### [Data provided]
========
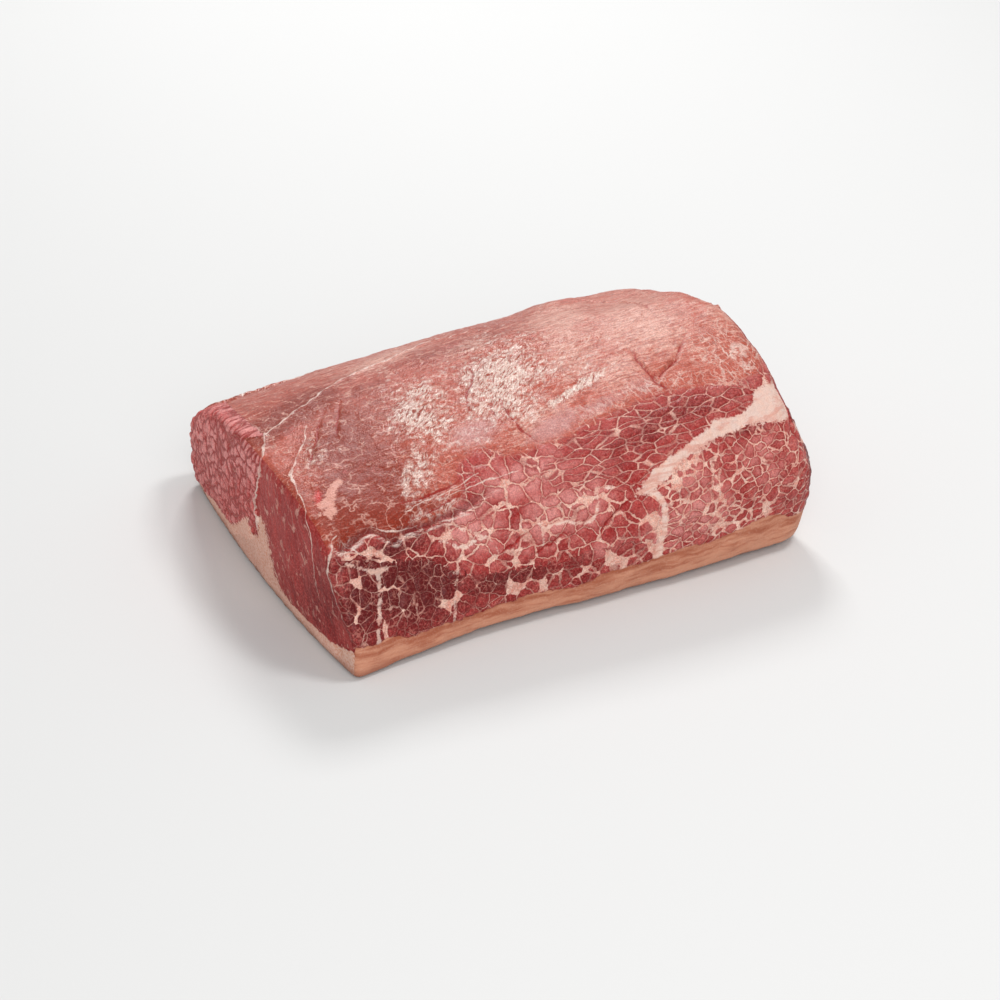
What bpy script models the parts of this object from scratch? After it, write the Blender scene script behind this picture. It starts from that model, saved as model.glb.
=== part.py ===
"""A raw beef bottom round roast: one slab of meat with its fat cap underneath.

The roast lies on its fat cap. +X runs along its length, from the freshly cut left end to the
rounded right end. -Y is the front, a long cut side that bulges over the cap. +Z is up. The origin
is at the middle of the bounding box's base. Sizes are in metres.

The body is a box primitive whose surface is carried onto cross-sections. Each cross-section is
made of four superellipse quadrants, and its proportions follow rails that run along the length.
Broad hollows and swellings then push the surface in and out. While it is being shaped, the roast
is measured from the lower front corner of its left end.
"""

import math

import bmesh
import bpy
import numpy as np

# Driving dimensions
LENGTH = 0.2018  # along the front edge of the fat cap
LEFT_ROUND = 0.0025  # radius of the cut edge round the left end
RIGHT_ROUND = 0.013  # radius round the right end
LEFT_SKEW = 0.022  # the left cut runs this far to the right by the back edge
SKEW_POWER = 1.7  # how late it does so: 1 would make the cut straight
LEFT_LEAN = -0.003  # the top of the left cut hangs over by this much
RIGHT_SKEW = 0.004  # the right end stands out this much further at the back edge
END_BULGE = 0.0015  # the middle of each end stands proud of its rim
BASE_SINK = 0.0012  # what the roast's own weight flattens off its base

# Rails: evenly spaced values from the left end to the right end
FRONT = (-0.001, 0.001, -0.003, -0.008, -0.009)  # y where the front bulges most
FRONT_LEVEL = (0.006, 0.010, 0.018, 0.026, 0.028)  # height of that bulge
BACK = (0.170, 0.162, 0.157, 0.151, 0.144)  # y where the back bulges most
BACK_LEVEL = (0.018, 0.021, 0.024, 0.025, 0.025)
CREST_Y = (0.084, 0.081, 0.076, 0.069, 0.060)  # y of the ridge along the top
CREST_Z = (0.057, 0.063, 0.068, 0.073, 0.0765)

# Superellipse powers along the same rails: 2 is an ellipse, and higher is squarer
FRONT_POWER = (3.2, 2.9, 2.5, 2.1, 1.88)
BACK_POWER = (1.7, 1.9, 1.9, 1.9, 1.9)
UNDER_FRONT_POWER = (14.0, 12.0, 10.0, 9.0, 9.0)
UNDER_BACK_POWER = (7.0, 7.0, 7.0, 6.0, 6.0)

# The front edge of the cap is lifted off the board along part of its length
LIFT = 0.002
LIFT_CENTRE = 0.056
LIFT_HALF_LENGTH = 0.062
LIFT_REACH = 0.030  # how far under the roast the lift reaches

# Broad hollows and swellings: centre, reach along each axis, and how far the surface is pushed
SWELLS = {
    "waist of the front": ((0.000, 0.005, 0.034), (0.085, 0.035, 0.024), (0.0, 0.0065, 0.0)),
    "dip at the fat seam": ((0.196, 0.004, 0.054), (0.060, 0.030, 0.017), (-0.0015, 0.0, -0.001)),
    "lobe under the seam": ((0.198, -0.008, 0.032), (0.050, 0.050, 0.020), (0.001, -0.001, 0.0)),
    "right end by the cap": ((0.198, -0.008, 0.000), (0.020, 0.080, 0.020), (-0.003, 0.0, 0.0)),
    "right shoulder": ((0.198, 0.058, 0.073), (0.045, 0.035, 0.030), (0.0025, 0.0, 0.001)),
    "dip behind the shoulder": ((0.180, 0.095, 0.071), (0.030, 0.022, 0.030), (0.0, 0.0, -0.0026)),
    "fold at the back": ((0.160, 0.116, 0.064), (0.022, 0.026, 0.030), (0.0, 0.0, 0.0018)),
}

# Mesh density
LEFT_ROWS, MIDDLE_ROWS, RIGHT_ROWS = 3, 30, 7
ACROSS_ROWS = 32
UP_ROWS = 14
CURVE_STEPS = 160  # points on each half quadrant before they are spaced evenly

MEAT_COLOUR = (0.42, 0.09, 0.08, 1.0)
MEAT_ROUGHNESS = 0.38


def rail(values, share):
    """The smooth value at share, from 0 to 1, through evenly spaced values (Catmull-Rom)."""
    ends = (2 * values[0] - values[1], *values, 2 * values[-1] - values[-2])
    at = min(max(share, 0.0), 1.0) * (len(values) - 1)
    i = min(int(at), len(values) - 2)
    t = at - i
    a, b, c, d = ends[i : i + 4]
    return b + 0.5 * t * (c - a + t * (2 * a - 5 * b + 4 * c - d + t * (3 * (b - c) + d - a)))


def smooth_bump(distance, half_width):
    """1 at distance 0, falling smoothly to 0 at half_width."""
    t = min(abs(distance) / half_width, 1.0)
    return (1 - t * t) ** 2


def quadrant(crest_y, side_y, side_z, end_z, power, phi):
    """Points of a superellipse quadrant, from its side (phi 0) to its end (phi 90 degrees)."""
    y = crest_y - (crest_y - side_y) * np.cos(phi) ** (2 / power)
    z = side_z + (end_z - side_z) * np.sin(phi) ** (2 / power)
    return np.stack([y, np.maximum(z, 0.0)], axis=1)


def evenly(points):
    """A function that gives the point at a share of the polyline's length."""
    steps = np.linalg.norm(np.diff(points, axis=0), axis=1)
    along = np.concatenate([[0.0], np.cumsum(steps)])
    along /= along[-1]
    return lambda share: np.array([np.interp(share, along, axis) for axis in points.T])


def half_section(share, side, level, over, under):
    """The front or the back half of a cross-section, as polylines from the base to the crest."""
    crest_y, crest_z = rail(CREST_Y, share), rail(CREST_Z, share)
    side_y, side_z = rail(side, share), rail(level, share)
    low = np.radians(np.linspace(0, 45, CURVE_STEPS))
    high = np.radians(np.linspace(45, 90, CURVE_STEPS))
    upper = (crest_y, side_y, side_z, crest_z, rail(over, share))
    lower = (crest_y, side_y, side_z, -BASE_SINK, rail(under, share))
    return {
        "base": quadrant(*lower, high),
        "rise": np.vstack([quadrant(*lower, low)[::-1], quadrant(*upper, low)[1:]]),
        "shoulder": quadrant(*upper, high),
    }


def cross_section(share):
    """The section's four sides as functions of their own share: front, top, back and base."""
    front = half_section(share, FRONT, FRONT_LEVEL, FRONT_POWER, UNDER_FRONT_POWER)
    back = half_section(share, BACK, BACK_LEVEL, BACK_POWER, UNDER_BACK_POWER)
    return {
        "front": evenly(front["rise"]),
        "back": evenly(back["rise"]),
        "top": evenly(np.vstack([front["shoulder"], back["shoulder"][-2::-1]])),
        "base": evenly(np.vstack([front["base"], back["base"][-2::-1]])),
    }


def rim_point(section, v, w):
    """The point of the section for (v, w) on the rim of the square from -1 to 1."""
    if abs(v) >= abs(w):
        return section["front" if v < 0 else "back"]((w + 1) / 2)
    return section["base" if w < 0 else "top"]((v + 1) / 2)


def inset_at(distance, radius):
    """How far a quarter round of this radius pulls the surface in, this far from the end."""
    rest = max(radius - distance, 0.0)
    return radius - math.sqrt(radius**2 - rest**2)


def across_and_up(section, distance, v, w):
    """y and z for a box vertex that is this far from the left end and at (v, w) on its slice."""
    share = distance / LENGTH
    crest_y, crest_z = rail(CREST_Y, share), rail(CREST_Z, share)
    heart = np.array([crest_y, crest_z / 2])
    rho = max(abs(v), abs(w))
    y, z = heart + rho * (rim_point(section, v / rho, w / rho) - heart) if rho > 0 else heart
    inset = inset_at(distance, LEFT_ROUND) + inset_at(LENGTH - distance, RIGHT_ROUND)
    half_width = (rail(BACK, share) - rail(FRONT, share)) / 2
    return crest_y + (y - crest_y) * (1 - inset / half_width), z * (1 - inset / crest_z)


def along(share, y, z, rho):
    """x for a point of the slice at this share of the length, between the two slanting ends."""
    depth = max(y / BACK[0], 0.0)
    x_left = LEFT_SKEW * depth**SKEW_POWER + LEFT_LEAN * z / rail(CREST_Z, share)
    x_right = LENGTH + RIGHT_SKEW * depth
    bulge = END_BULGE * (1 - rho**2)
    return x_left + (x_right - x_left) * share + (bulge if share > 0.5 else -bulge)


def place(section, distance, v, w):
    """The roast's point for a box vertex, before the hollows and swellings."""
    share = distance / LENGTH
    y, z = across_and_up(section, distance, v, w)
    x = along(share, y, z, max(abs(v), abs(w)))
    lift = LIFT * smooth_bump(x - LIFT_CENTRE, LIFT_HALF_LENGTH)
    lift *= smooth_bump(y - rail(FRONT, share), LIFT_REACH)
    return np.array([x, y, z + lift * (1 - z / rail(CREST_Z, share))])


def swell(point):
    """The point after all the broad hollows and swellings have pushed it."""
    moved = point.copy()
    for centre, reach, push in SWELLS.values():
        away = np.linalg.norm((point - centre) / reach)
        moved += np.array(push) * smooth_bump(away, 1.0)
    return moved


def row_distances():
    """Distances of the rows of vertices from the left end, close together round both ends."""
    left = LEFT_ROUND * (1 - np.cos(np.linspace(0, math.pi / 2, LEFT_ROWS + 1)))
    right = RIGHT_ROUND * (1 - np.cos(np.linspace(0, math.pi / 2, RIGHT_ROWS + 1)))
    middle = np.linspace(LEFT_ROUND, LENGTH - RIGHT_ROUND, MIDDLE_ROWS + 1)
    return np.concatenate([left[:-1], middle, LENGTH - right[-2::-1]])


def gridded_box(rows):
    """A box from -1 to 1 whose faces are cut into a grid, with this many rows along each axis."""
    mesh = bmesh.new()
    bmesh.ops.create_cube(mesh, size=2.0)
    for axis, count in enumerate(rows):
        edges = [
            edge
            for edge in mesh.edges
            if abs(edge.verts[0].co[axis] - edge.verts[1].co[axis]) > 1e-6
        ]
        bmesh.ops.subdivide_edges(mesh, edges=edges, cuts=count - 1, use_grid_fill=True)
    return mesh


def roast_mesh():
    """The gridded box carried onto the sections and swollen into shape."""
    distances = row_distances()
    last_row = len(distances) - 1
    sections = [cross_section(distance / LENGTH) for distance in distances]
    mesh = gridded_box((last_row, ACROSS_ROWS, UP_ROWS))
    for vertex in mesh.verts:
        u, v, w = vertex.co
        row = round((u + 1) / 2 * last_row)
        vertex.co = swell(place(sections[row], distances[row], v, w))
    return mesh


def centre_on_base(mesh):
    """Moves the mesh so that the middle of its bounding box's base is the origin."""
    points = np.array([vertex.co for vertex in mesh.verts])
    low, high = points.min(axis=0), points.max(axis=0)
    shift = np.array([(low[0] + high[0]) / 2, (low[1] + high[1]) / 2, low[2]])
    for vertex, point in zip(mesh.verts, points):
        vertex.co = point - shift


def raw_meat():
    """Moist raw beef."""
    material = bpy.data.materials.new("raw_beef")
    material.use_nodes = True
    surface = material.node_tree.nodes["Principled BSDF"]
    surface.inputs["Base Color"].default_value = MEAT_COLOUR
    surface.inputs["Roughness"].default_value = MEAT_ROUGHNESS
    surface.inputs["Metallic"].default_value = 0.0
    return material


def main():
    for old in list(bpy.data.objects):
        bpy.data.objects.remove(old)
    collection = bpy.data.collections.new("bottom_round_roast")
    bpy.context.scene.collection.children.link(collection)

    grid = roast_mesh()
    centre_on_base(grid)
    data = bpy.data.meshes.new("roast")
    grid.to_mesh(data)
    grid.free()
    data.shade_smooth()
    data.materials.append(raw_meat())
    collection.objects.link(bpy.data.objects.new("roast", data))


main()
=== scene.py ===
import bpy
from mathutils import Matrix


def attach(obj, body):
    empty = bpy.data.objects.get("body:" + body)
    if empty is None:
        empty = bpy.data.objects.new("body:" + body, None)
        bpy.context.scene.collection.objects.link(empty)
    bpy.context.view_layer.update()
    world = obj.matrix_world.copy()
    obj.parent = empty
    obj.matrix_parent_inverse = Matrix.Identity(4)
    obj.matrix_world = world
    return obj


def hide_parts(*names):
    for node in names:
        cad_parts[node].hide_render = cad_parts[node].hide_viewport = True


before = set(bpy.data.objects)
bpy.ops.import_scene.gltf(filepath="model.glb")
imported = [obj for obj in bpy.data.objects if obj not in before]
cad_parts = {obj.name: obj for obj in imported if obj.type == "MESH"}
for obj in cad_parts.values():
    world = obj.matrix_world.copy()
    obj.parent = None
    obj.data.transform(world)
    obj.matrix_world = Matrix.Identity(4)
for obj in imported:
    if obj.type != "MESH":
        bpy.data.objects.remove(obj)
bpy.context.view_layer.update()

# The looks of a raw beef bottom round roast, in the frame of its CAD solid.
#
# The solid is replaced by one dense mesh. Named lines and outlines, drawn in the picture's pixels and
# cast onto the solid, say where the fat, the cuts and the membrane are. They are kept on the mesh as
# distances in millimetres, and the same fields shape the relief and the material. A side that the
# camera can't see takes its fields from its twin: the back from the front, and the right end from
# the left end.

import math

import bmesh
import bpy
import numpy as np
from mathutils import Vector
from mathutils.bvhtree import BVHTree

MM = 0.001

# ---------------------------------------------------------------- camera

PICTURE = 1000.0  # pixels across and down
LENS = 94.0
SENSOR = 36.0
CAMERA_PLACE = np.array([-0.48495, -0.76790, 0.49746])
CAMERA_AZIMUTH = math.radians(-32.85)
CAMERA_ELEVATION = math.radians(28.37)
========
### [Requirement]
Lines containing the word "behind" must all be returned from the material above.

### [Result for this exercise]
What bpy script models the parts of this object from scratch? After it, write the Blender scene script behind this picture. It starts from that model, saved as model.glb.
    "dip behind the shoulder": ((0.180, 0.095, 0.071), (0.030, 0.022, 0.030), (0.0, 0.0, -0.0026)),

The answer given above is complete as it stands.